TL;DR

  • If your website takes more than 3 seconds to load, more than half of your mobile visitors will leave before they see anything.
  • You can check your website speed for free in 30 seconds using Google’s PageSpeed Insights tool — no technical knowledge needed.
  • Most websites are slow because of heavy images, too many plugins, bloated code, and cheap hosting — not because the internet is slow.
  • The technology your website is built with determines whether it’s fast or slow by design. Some sites load in under a second because of how they’re built, not because someone optimized them.

You’re on your phone. You tap a link to a local business. The page is blank. You wait. A loading spinner spins. You wait more. Nothing appears. You hit the back button and try the next result. That “next result” is your competitor. This happens every time your website is slow — and most business owners have no idea it’s happening.

The Speed-Cost Reality

Research from Google found that 53% of mobile visitors abandon a page that takes more than 3 seconds to load. That’s not a “maybe” — more than half of the people trying to reach you simply give up. They don’t wait. They don’t give you a second chance. They go to the next Google result and call whoever loads faster.

Amazon famously calculated that a 1-second delay costs them billions in lost sales.
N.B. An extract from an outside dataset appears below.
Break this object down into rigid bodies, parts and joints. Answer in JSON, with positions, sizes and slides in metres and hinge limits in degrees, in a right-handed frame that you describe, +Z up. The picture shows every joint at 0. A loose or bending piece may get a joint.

Your business may not be Amazon, but the principle scales down: every second of delay means lost calls, lost form submissions, lost customers. The difference is that Amazon knows exactly how much each second costs them. You don’t — because the visitors who leave never show up in your analytics. They’re invisible losses.

How to Check Your Website Speed (Free, 30 Seconds)

You don’t need to guess. Google gives you a free tool that tells you exactly how fast your site is and what’s slowing it down.

  1. Go to pagespeed.web.dev — free, no account needed.
  2. Type in your website address. Click “Analyze.”
  3. Wait about 30 seconds. You’ll get a score from 0–100 for both mobile and desktop.

What the score means:

90–100 — Good. Your site loads fast enough that most visitors won’t notice a wait.

50–89 — Needs work. Visitors on slower phones or weaker connections are probably leaving before the page finishes loading.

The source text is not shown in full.